▶ **Work to be completed**: Copy every line of the data exactly, leaving nothing out.

[start Information provided]

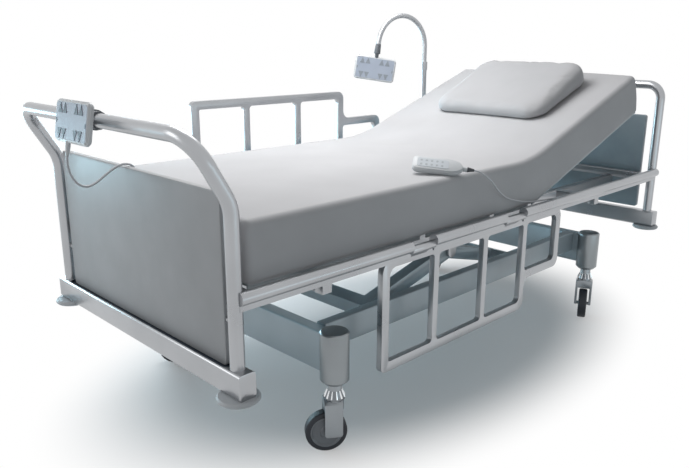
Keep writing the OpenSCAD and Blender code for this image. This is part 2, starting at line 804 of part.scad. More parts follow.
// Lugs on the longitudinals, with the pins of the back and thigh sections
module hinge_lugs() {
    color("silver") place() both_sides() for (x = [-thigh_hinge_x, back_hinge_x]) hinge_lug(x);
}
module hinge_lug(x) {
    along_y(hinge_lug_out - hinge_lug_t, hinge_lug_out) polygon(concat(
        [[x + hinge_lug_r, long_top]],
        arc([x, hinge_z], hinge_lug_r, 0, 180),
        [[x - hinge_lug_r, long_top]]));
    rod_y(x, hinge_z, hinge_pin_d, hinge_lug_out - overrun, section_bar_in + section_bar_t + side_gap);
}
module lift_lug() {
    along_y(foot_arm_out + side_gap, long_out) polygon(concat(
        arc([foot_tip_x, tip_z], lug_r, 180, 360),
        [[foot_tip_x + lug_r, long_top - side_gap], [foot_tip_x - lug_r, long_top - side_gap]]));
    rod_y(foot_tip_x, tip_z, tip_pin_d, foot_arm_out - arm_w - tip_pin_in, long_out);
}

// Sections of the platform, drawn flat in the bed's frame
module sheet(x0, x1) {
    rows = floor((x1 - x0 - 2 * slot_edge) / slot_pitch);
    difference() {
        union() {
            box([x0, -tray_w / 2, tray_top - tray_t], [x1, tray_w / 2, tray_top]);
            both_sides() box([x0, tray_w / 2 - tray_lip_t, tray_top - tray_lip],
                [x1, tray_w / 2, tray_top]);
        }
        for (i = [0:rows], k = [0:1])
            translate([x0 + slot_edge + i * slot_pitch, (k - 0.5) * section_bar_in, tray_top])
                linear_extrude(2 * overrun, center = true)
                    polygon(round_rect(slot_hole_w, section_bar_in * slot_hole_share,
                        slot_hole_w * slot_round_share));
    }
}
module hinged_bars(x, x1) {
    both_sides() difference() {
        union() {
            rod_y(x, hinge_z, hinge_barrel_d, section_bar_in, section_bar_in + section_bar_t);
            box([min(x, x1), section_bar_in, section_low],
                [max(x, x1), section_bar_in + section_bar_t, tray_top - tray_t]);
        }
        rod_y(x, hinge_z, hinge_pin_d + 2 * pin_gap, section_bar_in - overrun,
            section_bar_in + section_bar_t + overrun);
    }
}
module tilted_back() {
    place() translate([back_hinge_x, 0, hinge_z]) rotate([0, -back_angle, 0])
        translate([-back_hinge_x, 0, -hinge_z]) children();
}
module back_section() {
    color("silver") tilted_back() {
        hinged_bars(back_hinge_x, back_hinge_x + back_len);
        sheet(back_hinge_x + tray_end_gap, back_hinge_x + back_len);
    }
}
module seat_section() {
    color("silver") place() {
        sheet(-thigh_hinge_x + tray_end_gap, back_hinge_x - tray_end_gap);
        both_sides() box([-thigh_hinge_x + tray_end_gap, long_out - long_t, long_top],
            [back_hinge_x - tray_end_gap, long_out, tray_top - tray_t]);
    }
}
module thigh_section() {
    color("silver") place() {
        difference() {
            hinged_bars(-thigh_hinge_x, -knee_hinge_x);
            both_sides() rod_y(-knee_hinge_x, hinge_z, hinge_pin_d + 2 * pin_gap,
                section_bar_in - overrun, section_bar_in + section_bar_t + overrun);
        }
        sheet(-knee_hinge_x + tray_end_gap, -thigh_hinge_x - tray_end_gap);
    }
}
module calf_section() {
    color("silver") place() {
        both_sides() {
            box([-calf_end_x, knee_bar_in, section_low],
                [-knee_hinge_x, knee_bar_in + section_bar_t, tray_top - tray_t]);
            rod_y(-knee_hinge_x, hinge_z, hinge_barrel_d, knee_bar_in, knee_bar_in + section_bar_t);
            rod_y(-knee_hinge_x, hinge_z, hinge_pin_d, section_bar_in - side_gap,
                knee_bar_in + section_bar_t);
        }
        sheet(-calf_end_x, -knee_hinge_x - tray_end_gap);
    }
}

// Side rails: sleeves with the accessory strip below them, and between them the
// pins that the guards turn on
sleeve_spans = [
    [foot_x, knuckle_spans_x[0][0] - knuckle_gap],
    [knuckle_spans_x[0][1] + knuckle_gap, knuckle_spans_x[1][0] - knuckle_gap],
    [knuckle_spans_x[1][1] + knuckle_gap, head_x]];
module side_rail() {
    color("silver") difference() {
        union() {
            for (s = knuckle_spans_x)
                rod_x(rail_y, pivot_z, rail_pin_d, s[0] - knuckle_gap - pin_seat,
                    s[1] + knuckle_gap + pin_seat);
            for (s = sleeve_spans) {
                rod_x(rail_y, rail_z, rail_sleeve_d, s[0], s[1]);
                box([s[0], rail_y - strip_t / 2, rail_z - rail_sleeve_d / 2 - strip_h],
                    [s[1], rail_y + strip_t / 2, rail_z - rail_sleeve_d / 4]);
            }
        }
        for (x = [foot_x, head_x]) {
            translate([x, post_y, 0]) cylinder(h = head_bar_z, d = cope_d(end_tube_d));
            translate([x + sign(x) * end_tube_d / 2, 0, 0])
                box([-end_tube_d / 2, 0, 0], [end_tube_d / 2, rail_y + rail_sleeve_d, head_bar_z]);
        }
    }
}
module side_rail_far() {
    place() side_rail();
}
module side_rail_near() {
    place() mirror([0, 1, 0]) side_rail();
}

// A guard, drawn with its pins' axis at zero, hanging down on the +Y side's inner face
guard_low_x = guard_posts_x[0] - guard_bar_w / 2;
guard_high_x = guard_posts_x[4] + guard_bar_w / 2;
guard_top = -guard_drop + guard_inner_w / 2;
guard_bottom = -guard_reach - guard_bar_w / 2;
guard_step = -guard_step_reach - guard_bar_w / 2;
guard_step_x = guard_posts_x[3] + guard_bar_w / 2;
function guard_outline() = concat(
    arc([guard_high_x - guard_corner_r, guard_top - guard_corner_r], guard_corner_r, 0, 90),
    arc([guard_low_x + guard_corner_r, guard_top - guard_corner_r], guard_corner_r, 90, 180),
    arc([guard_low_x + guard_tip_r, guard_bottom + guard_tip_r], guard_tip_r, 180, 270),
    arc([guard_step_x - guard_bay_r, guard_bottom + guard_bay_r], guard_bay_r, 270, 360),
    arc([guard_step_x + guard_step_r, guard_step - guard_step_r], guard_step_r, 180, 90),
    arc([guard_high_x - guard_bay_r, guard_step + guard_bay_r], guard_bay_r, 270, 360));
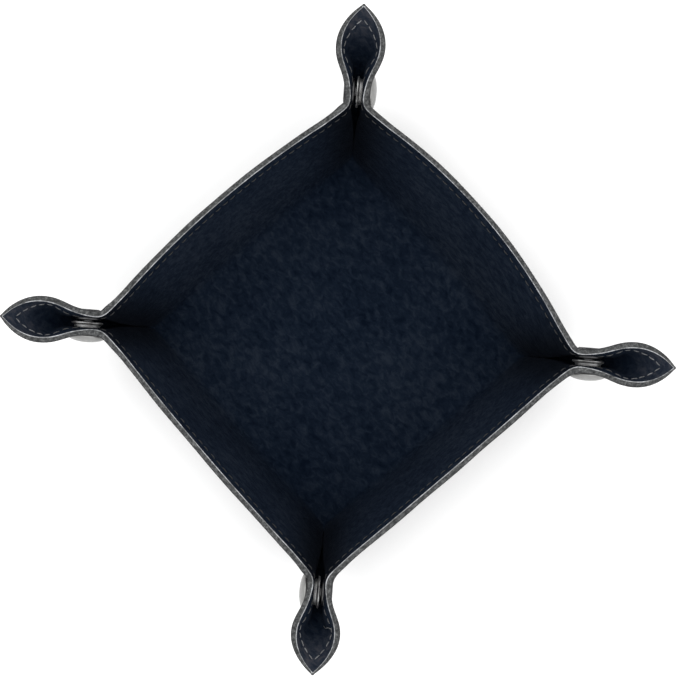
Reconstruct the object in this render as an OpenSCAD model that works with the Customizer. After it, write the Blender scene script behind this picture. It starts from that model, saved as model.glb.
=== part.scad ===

[end Information provided]

▶ **The result**:
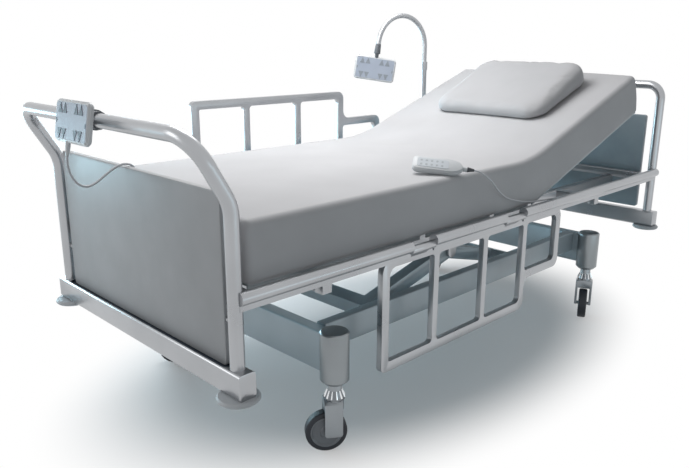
Keep writing the OpenSCAD and Blender code for this image. This is part 2, starting at line 804 of part.scad. More parts follow.
// Lugs on the longitudinals, with the pins of the back and thigh sections
module hinge_lugs() {
    color("silver") place() both_sides() for (x = [-thigh_hinge_x, back_hinge_x]) hinge_lug(x);
}
module hinge_lug(x) {
    along_y(hinge_lug_out - hinge_lug_t, hinge_lug_out) polygon(concat(
        [[x + hinge_lug_r, long_top]],
        arc([x, hinge_z], hinge_lug_r, 0, 180),
        [[x - hinge_lug_r, long_top]]));
    rod_y(x, hinge_z, hinge_pin_d, hinge_lug_out - overrun, section_bar_in + section_bar_t + side_gap);
}
module lift_lug() {
    along_y(foot_arm_out + side_gap, long_out) polygon(concat(
        arc([foot_tip_x, tip_z], lug_r, 180, 360),
        [[foot_tip_x + lug_r, long_top - side_gap], [foot_tip_x - lug_r, long_top - side_gap]]));
    rod_y(foot_tip_x, tip_z, tip_pin_d, foot_arm_out - arm_w - tip_pin_in, long_out);
}

// Sections of the platform, drawn flat in the bed's frame
module sheet(x0, x1) {
    rows = floor((x1 - x0 - 2 * slot_edge) / slot_pitch);
    difference() {
        union() {
            box([x0, -tray_w / 2, tray_top - tray_t], [x1, tray_w / 2, tray_top]);
            both_sides() box([x0, tray_w / 2 - tray_lip_t, tray_top - tray_lip],
                [x1, tray_w / 2, tray_top]);
        }
        for (i = [0:rows], k = [0:1])
            translate([x0 + slot_edge + i * slot_pitch, (k - 0.5) * section_bar_in, tray_top])
                linear_extrude(2 * overrun, center = true)
                    polygon(round_rect(slot_hole_w, section_bar_in * slot_hole_share,
                        slot_hole_w * slot_round_share));
    }
}
module hinged_bars(x, x1) {
    both_sides() difference() {
        union() {
            rod_y(x, hinge_z, hinge_barrel_d, section_bar_in, section_bar_in + section_bar_t);
            box([min(x, x1), section_bar_in, section_low],
                [max(x, x1), section_bar_in + section_bar_t, tray_top - tray_t]);
        }
        rod_y(x, hinge_z, hinge_pin_d + 2 * pin_gap, section_bar_in - overrun,
            section_bar_in + section_bar_t + overrun);
    }
}
module tilted_back() {
    place() translate([back_hinge_x, 0, hinge_z]) rotate([0, -back_angle, 0])
        translate([-back_hinge_x, 0, -hinge_z]) children();
}
module back_section() {
    color("silver") tilted_back() {
        hinged_bars(back_hinge_x, back_hinge_x + back_len);
        sheet(back_hinge_x + tray_end_gap, back_hinge_x + back_len);
    }
}
module seat_section() {
    color("silver") place() {
        sheet(-thigh_hinge_x + tray_end_gap, back_hinge_x - tray_end_gap);
        both_sides() box([-thigh_hinge_x + tray_end_gap, long_out - long_t, long_top],
            [back_hinge_x - tray_end_gap, long_out, tray_top - tray_t]);
    }
}
module thigh_section() {
    color("silver") place() {
        difference() {
            hinged_bars(-thigh_hinge_x, -knee_hinge_x);
            both_sides() rod_y(-knee_hinge_x, hinge_z, hinge_pin_d + 2 * pin_gap,
                section_bar_in - overrun, section_bar_in + section_bar_t + overrun);
        }
        sheet(-knee_hinge_x + tray_end_gap, -thigh_hinge_x - tray_end_gap);
    }
}
module calf_section() {
    color("silver") place() {
        both_sides() {
            box([-calf_end_x, knee_bar_in, section_low],
                [-knee_hinge_x, knee_bar_in + section_bar_t, tray_top - tray_t]);
            rod_y(-knee_hinge_x, hinge_z, hinge_barrel_d, knee_bar_in, knee_bar_in + section_bar_t);
            rod_y(-knee_hinge_x, hinge_z, hinge_pin_d, section_bar_in - side_gap,
                knee_bar_in + section_bar_t);
        }
        sheet(-calf_end_x, -knee_hinge_x - tray_end_gap);
    }
}

// Side rails: sleeves with the accessory strip below them, and between them the
// pins that the guards turn on
sleeve_spans = [
    [foot_x, knuckle_spans_x[0][0] - knuckle_gap],
    [knuckle_spans_x[0][1] + knuckle_gap, knuckle_spans_x[1][0] - knuckle_gap],
    [knuckle_spans_x[1][1] + knuckle_gap, head_x]];
module side_rail() {
    color("silver") difference() {
        union() {
            for (s = knuckle_spans_x)
                rod_x(rail_y, pivot_z, rail_pin_d, s[0] - knuckle_gap - pin_seat,
                    s[1] + knuckle_gap + pin_seat);
            for (s = sleeve_spans) {
                rod_x(rail_y, rail_z, rail_sleeve_d, s[0], s[1]);
                box([s[0], rail_y - strip_t / 2, rail_z - rail_sleeve_d / 2 - strip_h],
                    [s[1], rail_y + strip_t / 2, rail_z - rail_sleeve_d / 4]);
            }
        }
        for (x = [foot_x, head_x]) {
            translate([x, post_y, 0]) cylinder(h = head_bar_z, d = cope_d(end_tube_d));
            translate([x + sign(x) * end_tube_d / 2, 0, 0])
                box([-end_tube_d / 2, 0, 0], [end_tube_d / 2, rail_y + rail_sleeve_d, head_bar_z]);
        }
    }
}
module side_rail_far() {
    place() side_rail();
}
module side_rail_near() {
    place() mirror([0, 1, 0]) side_rail();
}

// A guard, drawn with its pins' axis at zero, hanging down on the +Y side's inner face
guard_low_x = guard_posts_x[0] - guard_bar_w / 2;
guard_high_x = guard_posts_x[4] + guard_bar_w / 2;
guard_top = -guard_drop + guard_inner_w / 2;
guard_bottom = -guard_reach - guard_bar_w / 2;
guard_step = -guard_step_reach - guard_bar_w / 2;
guard_step_x = guard_posts_x[3] + guard_bar_w / 2;
function guard_outline() = concat(
    arc([guard_high_x - guard_corner_r, guard_top - guard_corner_r], guard_corner_r, 0, 90),
    arc([guard_low_x + guard_corner_r, guard_top - guard_corner_r], guard_corner_r, 90, 180),
    arc([guard_low_x + guard_tip_r, guard_bottom + guard_tip_r], guard_tip_r, 180, 270),
    arc([guard_step_x - guard_bay_r, guard_bottom + guard_bay_r], guard_bay_r, 270, 360),
    arc([guard_step_x + guard_step_r, guard_step - guard_step_r], guard_step_r, 180, 90),
    arc([guard_high_x - guard_bay_r, guard_step + guard_bay_r], guard_bay_r, 270, 360));
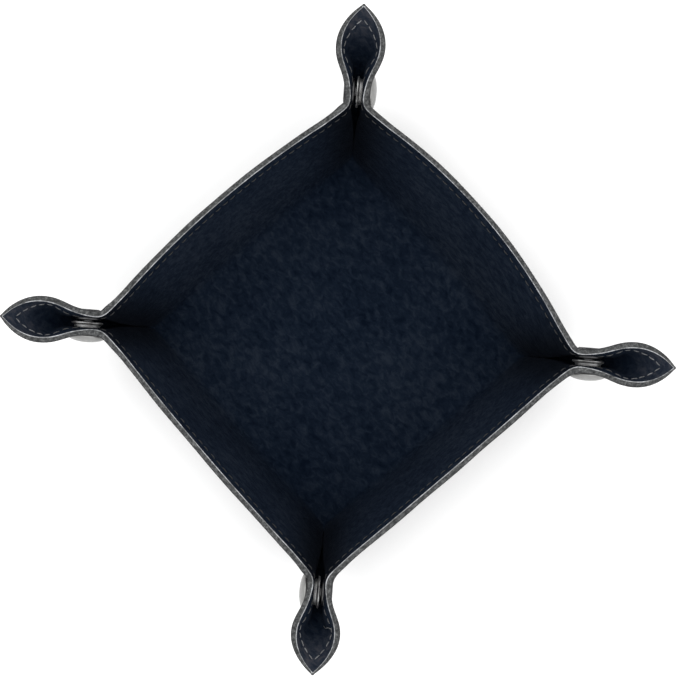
Reconstruct the object in this render as an OpenSCAD model that works with the Customizer. After it, write the Blender scene script behind this picture. It starts from that model, saved as model.glb.
=== part.scad ===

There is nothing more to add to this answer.